• _Exercise details_
Return all of the entries exactly, with nothing added or left out.

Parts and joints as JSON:
■ ■ ■ ■ ■ ■ ■
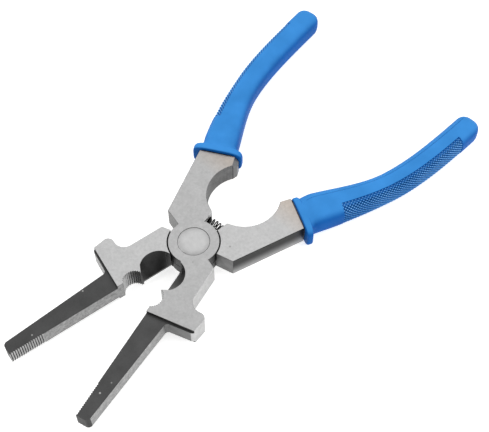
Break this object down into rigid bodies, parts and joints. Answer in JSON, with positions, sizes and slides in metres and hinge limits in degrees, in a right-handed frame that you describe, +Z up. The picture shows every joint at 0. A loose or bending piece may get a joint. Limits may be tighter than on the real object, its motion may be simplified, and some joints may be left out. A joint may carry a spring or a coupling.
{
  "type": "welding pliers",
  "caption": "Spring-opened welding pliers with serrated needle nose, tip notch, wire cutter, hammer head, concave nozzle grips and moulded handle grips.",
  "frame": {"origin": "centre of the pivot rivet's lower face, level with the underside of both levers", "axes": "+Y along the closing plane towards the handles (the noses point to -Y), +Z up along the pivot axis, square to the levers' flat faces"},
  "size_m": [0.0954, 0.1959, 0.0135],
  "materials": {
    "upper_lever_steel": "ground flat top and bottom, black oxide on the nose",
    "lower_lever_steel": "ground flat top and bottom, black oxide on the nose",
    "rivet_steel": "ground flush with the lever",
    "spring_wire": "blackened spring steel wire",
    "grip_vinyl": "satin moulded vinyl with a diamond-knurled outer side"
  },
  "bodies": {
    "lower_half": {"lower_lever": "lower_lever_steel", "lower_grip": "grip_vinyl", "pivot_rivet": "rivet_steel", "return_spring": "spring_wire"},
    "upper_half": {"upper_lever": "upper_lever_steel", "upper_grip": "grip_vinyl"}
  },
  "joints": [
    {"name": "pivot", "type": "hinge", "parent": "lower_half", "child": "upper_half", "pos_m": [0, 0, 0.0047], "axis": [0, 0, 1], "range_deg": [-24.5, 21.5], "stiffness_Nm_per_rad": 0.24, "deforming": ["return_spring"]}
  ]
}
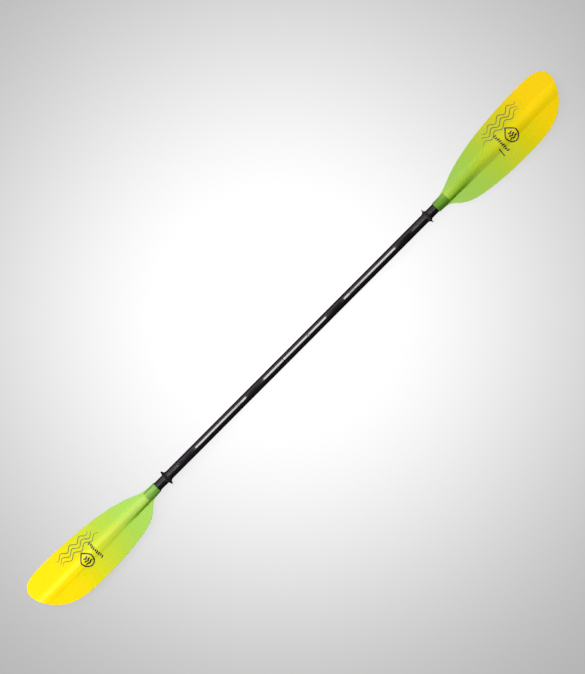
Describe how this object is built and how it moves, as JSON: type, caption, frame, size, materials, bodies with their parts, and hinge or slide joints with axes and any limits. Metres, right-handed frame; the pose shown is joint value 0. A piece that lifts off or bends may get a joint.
■ ■ ■ ■ ■ ■ ■
• _Answer for the task_
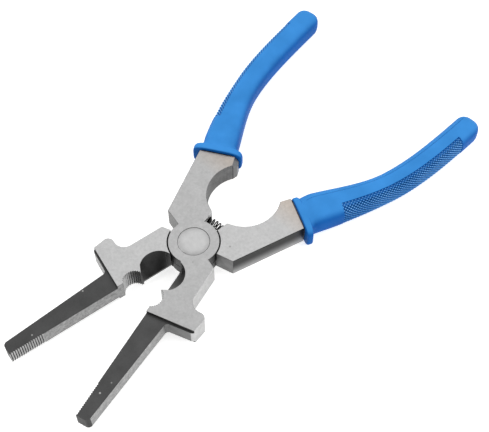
Break this object down into rigid bodies, parts and joints. Answer in JSON, with positions, sizes and slides in metres and hinge limits in degrees, in a right-handed frame that you describe, +Z up. The picture shows every joint at 0. A loose or bending piece may get a joint. Limits may be tighter than on the real object, its motion may be simplified, and some joints may be left out. A joint may carry a spring or a coupling.
{
  "type": "welding pliers",
  "caption": "Spring-opened welding pliers with serrated needle nose, tip notch, wire cutter, hammer head, concave nozzle grips and moulded handle grips.",
  "frame": {"origin": "centre of the pivot rivet's lower face, level with the underside of both levers", "axes": "+Y along the closing plane towards the handles (the noses point to -Y), +Z up along the pivot axis, square to the levers' flat faces"},
  "size_m": [0.0954, 0.1959, 0.0135],
  "materials": {
    "upper_lever_steel": "ground flat top and bottom, black oxide on the nose",
    "lower_lever_steel": "ground flat top and bottom, black oxide on the nose",
    "rivet_steel": "ground flush with the lever",
    "spring_wire": "blackened spring steel wire",
    "grip_vinyl": "satin moulded vinyl with a diamond-knurled outer side"
  },
  "bodies": {
    "lower_half": {"lower_lever": "lower_lever_steel", "lower_grip": "grip_vinyl", "pivot_rivet": "rivet_steel", "return_spring": "spring_wire"},
    "upper_half": {"upper_lever": "upper_lever_steel", "upper_grip": "grip_vinyl"}
  },
  "joints": [
    {"name": "pivot", "type": "hinge", "parent": "lower_half", "child": "upper_half", "pos_m": [0, 0, 0.0047], "axis": [0, 0, 1], "range_deg": [-24.5, 21.5], "stiffness_Nm_per_rad": 0.24, "deforming": ["return_spring"]}
  ]
}
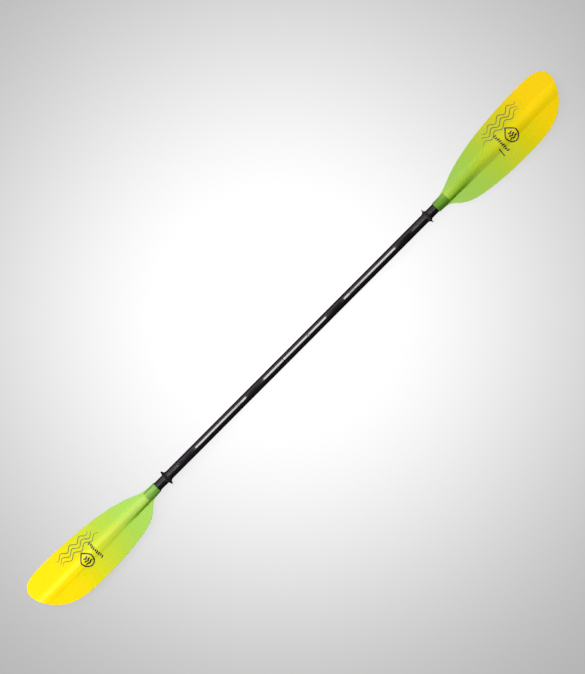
Describe how this object is built and how it moves, as JSON: type, caption, frame, size, materials, bodies with their parts, and hinge or slide joints with axes and any limits. Metres, right-handed frame; the pose shown is joint value 0. A piece that lifts off or bends may get a joint.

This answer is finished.